◆ SUPPLIED DATA:
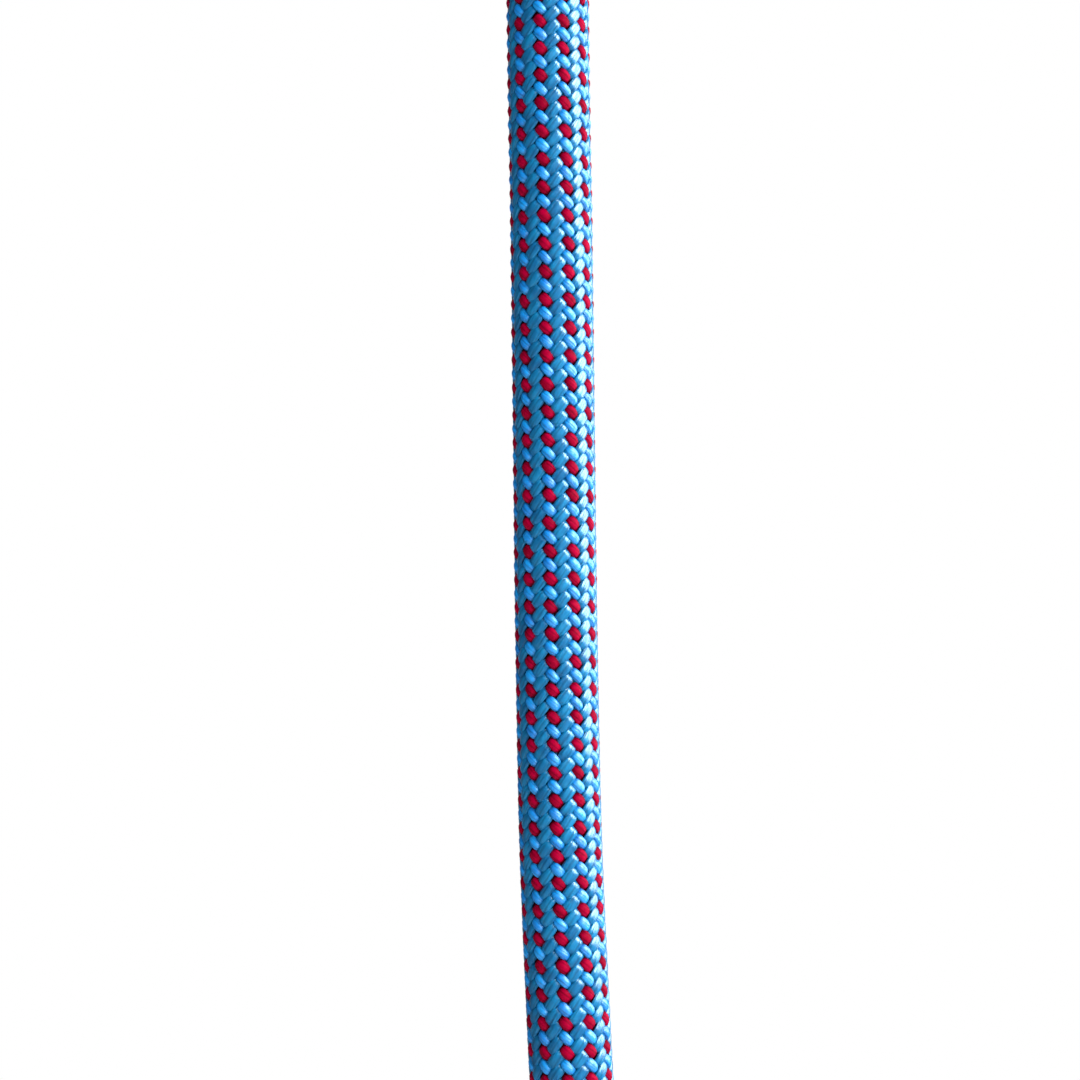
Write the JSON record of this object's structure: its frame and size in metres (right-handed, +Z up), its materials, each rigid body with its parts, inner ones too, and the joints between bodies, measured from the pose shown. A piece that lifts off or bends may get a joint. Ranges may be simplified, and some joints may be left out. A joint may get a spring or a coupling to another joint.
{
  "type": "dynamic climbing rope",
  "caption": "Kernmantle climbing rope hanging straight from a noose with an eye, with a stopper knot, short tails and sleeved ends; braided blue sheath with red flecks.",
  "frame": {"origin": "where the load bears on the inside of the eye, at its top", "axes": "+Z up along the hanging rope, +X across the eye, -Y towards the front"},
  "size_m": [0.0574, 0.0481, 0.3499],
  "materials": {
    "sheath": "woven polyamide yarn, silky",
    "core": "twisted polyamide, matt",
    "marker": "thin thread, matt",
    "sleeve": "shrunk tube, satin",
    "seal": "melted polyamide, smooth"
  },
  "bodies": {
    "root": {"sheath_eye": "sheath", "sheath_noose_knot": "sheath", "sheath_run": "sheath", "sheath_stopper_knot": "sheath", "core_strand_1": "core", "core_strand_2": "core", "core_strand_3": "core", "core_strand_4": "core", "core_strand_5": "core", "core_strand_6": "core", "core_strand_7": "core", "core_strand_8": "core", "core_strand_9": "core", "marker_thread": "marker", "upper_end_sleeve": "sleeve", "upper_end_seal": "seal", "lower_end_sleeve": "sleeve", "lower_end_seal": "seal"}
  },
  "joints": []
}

◆ PROBLEM: Reproduce all of the data exactly as given.

◆ THE COMPLETED TASK:
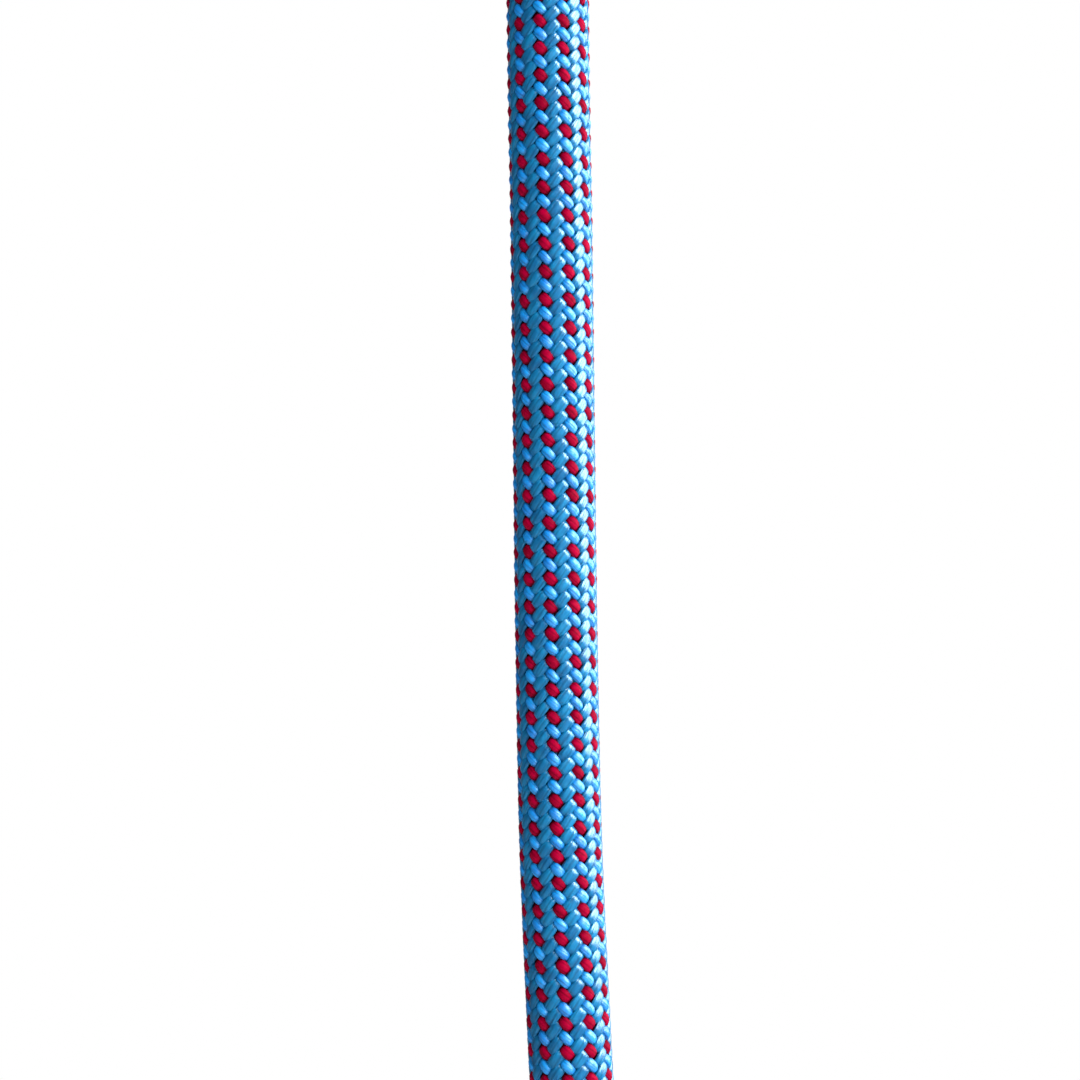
Write the JSON record of this object's structure: its frame and size in metres (right-handed, +Z up), its materials, each rigid body with its parts, inner ones too, and the joints between bodies, measured from the pose shown. A piece that lifts off or bends may get a joint. Ranges may be simplified, and some joints may be left out. A joint may get a spring or a coupling to another joint.
{
  "type": "dynamic climbing rope",
  "caption": "Kernmantle climbing rope hanging straight from a noose with an eye, with a stopper knot, short tails and sleeved ends; braided blue sheath with red flecks.",
  "frame": {"origin": "where the load bears on the inside of the eye, at its top", "axes": "+Z up along the hanging rope, +X across the eye, -Y towards the front"},
  "size_m": [0.0574, 0.0481, 0.3499],
  "materials": {
    "sheath": "woven polyamide yarn, silky",
    "core": "twisted polyamide, matt",
    "marker": "thin thread, matt",
    "sleeve": "shrunk tube, satin",
    "seal": "melted polyamide, smooth"
  },
  "bodies": {
    "root": {"sheath_eye": "sheath", "sheath_noose_knot": "sheath", "sheath_run": "sheath", "sheath_stopper_knot": "sheath", "core_strand_1": "core", "core_strand_2": "core", "core_strand_3": "core", "core_strand_4": "core", "core_strand_5": "core", "core_strand_6": "core", "core_strand_7": "core", "core_strand_8": "core", "core_strand_9": "core", "marker_thread": "marker", "upper_end_sleeve": "sleeve", "upper_end_seal": "seal", "lower_end_sleeve": "sleeve", "lower_end_seal": "seal"}
  },
  "joints": []
}